For each line below that contains the string "caption", copy that line.
:: DATASET ROWS ::
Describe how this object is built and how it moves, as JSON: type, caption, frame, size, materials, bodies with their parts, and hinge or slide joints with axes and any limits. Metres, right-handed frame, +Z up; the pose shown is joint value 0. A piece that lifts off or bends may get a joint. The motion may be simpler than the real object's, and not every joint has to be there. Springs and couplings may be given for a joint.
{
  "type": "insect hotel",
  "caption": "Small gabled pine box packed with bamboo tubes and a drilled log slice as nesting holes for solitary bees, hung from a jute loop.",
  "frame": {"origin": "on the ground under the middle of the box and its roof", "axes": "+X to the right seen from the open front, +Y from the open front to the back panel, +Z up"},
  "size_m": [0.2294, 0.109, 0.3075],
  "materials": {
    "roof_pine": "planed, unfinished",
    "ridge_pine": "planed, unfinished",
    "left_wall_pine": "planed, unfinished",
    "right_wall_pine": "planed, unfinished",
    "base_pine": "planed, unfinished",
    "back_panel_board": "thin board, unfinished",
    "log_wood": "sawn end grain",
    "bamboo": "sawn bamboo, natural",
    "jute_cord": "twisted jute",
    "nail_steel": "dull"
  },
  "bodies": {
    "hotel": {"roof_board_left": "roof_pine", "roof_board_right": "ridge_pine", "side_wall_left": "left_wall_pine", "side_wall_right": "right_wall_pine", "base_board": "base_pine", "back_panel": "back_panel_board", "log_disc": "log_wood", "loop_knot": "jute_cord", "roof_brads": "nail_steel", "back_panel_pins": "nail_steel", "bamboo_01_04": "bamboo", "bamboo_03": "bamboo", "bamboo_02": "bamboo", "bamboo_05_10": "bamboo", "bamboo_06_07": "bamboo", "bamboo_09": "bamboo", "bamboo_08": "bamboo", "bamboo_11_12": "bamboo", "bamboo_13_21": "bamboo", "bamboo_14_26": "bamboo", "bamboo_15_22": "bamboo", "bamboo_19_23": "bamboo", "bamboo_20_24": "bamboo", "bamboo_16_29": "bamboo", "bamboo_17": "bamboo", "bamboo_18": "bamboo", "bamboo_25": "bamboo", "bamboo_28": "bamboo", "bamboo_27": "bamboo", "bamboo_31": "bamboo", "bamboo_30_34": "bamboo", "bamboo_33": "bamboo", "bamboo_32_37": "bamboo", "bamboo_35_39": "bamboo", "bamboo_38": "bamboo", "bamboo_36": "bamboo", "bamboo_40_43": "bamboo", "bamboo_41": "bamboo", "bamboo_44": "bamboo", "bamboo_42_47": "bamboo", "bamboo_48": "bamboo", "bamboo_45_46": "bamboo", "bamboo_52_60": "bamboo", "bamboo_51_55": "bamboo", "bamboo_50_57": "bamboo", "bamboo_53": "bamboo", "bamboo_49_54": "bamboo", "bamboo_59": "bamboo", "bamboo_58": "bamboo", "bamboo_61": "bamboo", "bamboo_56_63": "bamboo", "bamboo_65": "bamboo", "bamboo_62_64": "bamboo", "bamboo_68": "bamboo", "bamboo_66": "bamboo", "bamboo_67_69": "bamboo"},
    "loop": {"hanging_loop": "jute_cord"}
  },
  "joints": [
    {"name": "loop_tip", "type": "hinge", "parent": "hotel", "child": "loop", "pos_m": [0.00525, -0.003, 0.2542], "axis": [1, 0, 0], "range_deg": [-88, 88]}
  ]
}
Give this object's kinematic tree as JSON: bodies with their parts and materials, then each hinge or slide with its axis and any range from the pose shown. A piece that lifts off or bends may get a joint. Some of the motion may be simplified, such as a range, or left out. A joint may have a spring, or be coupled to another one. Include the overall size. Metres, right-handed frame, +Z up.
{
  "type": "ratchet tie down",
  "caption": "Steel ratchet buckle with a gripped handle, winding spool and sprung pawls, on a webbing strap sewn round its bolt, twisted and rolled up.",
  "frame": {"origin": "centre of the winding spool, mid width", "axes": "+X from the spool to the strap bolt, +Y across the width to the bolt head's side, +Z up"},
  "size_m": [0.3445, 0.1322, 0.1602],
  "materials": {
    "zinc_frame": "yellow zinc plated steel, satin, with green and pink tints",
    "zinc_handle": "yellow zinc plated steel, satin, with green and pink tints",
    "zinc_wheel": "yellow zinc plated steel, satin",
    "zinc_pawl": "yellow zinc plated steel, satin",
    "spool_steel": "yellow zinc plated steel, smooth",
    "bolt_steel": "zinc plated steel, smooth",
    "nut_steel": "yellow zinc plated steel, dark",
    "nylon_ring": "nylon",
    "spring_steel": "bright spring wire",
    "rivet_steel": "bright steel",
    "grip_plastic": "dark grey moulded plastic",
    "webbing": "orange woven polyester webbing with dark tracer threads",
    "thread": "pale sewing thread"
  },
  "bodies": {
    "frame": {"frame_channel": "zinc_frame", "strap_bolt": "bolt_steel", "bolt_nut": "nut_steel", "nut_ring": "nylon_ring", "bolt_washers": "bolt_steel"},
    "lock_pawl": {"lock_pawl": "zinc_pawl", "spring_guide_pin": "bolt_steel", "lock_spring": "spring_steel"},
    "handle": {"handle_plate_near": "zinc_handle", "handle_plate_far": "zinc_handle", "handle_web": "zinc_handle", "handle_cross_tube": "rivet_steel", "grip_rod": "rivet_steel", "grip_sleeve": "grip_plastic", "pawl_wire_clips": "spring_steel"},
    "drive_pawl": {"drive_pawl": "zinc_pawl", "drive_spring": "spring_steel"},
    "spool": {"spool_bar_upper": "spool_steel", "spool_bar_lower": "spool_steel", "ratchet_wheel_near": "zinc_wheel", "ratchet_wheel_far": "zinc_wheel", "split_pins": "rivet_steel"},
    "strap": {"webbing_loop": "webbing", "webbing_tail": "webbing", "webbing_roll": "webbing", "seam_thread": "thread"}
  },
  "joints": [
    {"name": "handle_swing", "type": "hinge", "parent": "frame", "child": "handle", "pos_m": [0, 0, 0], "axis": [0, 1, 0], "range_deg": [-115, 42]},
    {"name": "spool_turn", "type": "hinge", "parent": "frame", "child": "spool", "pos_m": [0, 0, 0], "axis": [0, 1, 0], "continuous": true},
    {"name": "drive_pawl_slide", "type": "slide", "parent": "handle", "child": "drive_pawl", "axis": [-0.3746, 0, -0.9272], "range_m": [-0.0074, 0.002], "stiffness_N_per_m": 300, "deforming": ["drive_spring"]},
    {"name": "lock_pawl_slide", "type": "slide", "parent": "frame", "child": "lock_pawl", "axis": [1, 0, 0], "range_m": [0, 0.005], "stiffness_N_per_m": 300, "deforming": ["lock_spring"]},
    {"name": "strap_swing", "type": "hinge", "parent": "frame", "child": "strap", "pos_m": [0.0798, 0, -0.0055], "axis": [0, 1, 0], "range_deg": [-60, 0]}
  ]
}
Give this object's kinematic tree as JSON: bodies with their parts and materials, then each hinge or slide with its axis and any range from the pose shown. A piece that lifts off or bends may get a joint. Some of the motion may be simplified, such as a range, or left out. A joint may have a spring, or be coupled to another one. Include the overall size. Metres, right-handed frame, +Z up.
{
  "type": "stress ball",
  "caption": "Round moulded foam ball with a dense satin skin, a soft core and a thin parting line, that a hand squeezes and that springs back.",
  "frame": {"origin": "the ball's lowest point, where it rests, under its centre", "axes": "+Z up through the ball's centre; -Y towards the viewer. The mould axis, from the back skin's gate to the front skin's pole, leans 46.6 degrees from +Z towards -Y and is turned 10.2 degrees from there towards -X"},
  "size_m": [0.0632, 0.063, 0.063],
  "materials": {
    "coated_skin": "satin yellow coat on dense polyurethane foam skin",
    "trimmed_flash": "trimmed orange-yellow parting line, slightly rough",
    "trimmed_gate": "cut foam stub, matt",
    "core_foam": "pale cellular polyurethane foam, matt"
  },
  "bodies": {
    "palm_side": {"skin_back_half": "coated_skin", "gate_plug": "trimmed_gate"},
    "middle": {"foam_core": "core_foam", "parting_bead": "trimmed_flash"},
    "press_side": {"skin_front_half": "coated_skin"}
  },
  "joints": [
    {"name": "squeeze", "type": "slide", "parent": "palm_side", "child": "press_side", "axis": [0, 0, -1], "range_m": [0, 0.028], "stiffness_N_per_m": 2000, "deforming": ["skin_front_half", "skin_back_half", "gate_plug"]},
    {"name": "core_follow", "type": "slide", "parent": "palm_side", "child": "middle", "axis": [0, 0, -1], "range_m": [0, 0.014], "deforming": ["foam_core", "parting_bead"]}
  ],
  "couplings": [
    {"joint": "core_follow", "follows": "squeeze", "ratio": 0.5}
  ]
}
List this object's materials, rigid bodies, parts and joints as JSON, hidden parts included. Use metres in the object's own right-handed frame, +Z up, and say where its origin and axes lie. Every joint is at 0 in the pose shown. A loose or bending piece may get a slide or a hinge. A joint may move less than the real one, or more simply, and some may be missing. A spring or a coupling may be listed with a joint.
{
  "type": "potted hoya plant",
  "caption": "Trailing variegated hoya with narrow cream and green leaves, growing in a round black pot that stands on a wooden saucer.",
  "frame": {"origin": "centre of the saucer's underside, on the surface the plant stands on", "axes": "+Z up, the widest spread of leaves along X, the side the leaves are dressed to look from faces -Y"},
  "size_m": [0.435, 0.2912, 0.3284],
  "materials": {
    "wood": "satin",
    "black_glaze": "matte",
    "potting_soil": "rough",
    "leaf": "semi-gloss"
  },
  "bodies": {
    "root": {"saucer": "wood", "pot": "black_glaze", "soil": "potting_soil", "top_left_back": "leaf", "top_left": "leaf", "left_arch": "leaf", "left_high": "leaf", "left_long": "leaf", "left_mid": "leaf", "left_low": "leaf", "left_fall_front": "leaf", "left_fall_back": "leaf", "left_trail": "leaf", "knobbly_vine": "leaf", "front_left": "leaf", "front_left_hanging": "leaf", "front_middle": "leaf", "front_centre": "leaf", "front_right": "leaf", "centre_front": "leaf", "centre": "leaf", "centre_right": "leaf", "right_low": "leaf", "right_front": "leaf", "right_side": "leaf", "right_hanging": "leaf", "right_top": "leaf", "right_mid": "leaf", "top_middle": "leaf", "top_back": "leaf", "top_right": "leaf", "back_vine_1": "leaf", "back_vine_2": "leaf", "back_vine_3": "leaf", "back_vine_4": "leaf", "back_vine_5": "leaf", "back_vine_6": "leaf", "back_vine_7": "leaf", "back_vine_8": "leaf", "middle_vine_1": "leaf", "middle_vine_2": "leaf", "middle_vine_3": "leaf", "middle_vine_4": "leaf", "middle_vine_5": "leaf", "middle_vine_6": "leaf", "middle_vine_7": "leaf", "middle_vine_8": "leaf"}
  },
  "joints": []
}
:::
• **RESPONSE**
Describe how this object is built and how it moves, as JSON: type, caption, frame, size, materials, bodies with their parts, and hinge or slide joints with axes and any limits. Metres, right-handed frame, +Z up; the pose shown is joint value 0. A piece that lifts off or bends may get a joint. The motion may be simpler than the real object's, and not every joint has to be there. Springs and couplings may be given for a joint.
  "caption": "Small gabled pine box packed with bamboo tubes and a drilled log slice as nesting holes for solitary bees, hung from a jute loop.",
  "caption": "Steel ratchet buckle with a gripped handle, winding spool and sprung pawls, on a webbing strap sewn round its bolt, twisted and rolled up.",
  "caption": "Round moulded foam ball with a dense satin skin, a soft core and a thin parting line, that a hand squeezes and that springs back.",
  "caption": "Trailing variegated hoya with narrow cream and green leaves, growing in a round black pot that stands on a wooden saucer.",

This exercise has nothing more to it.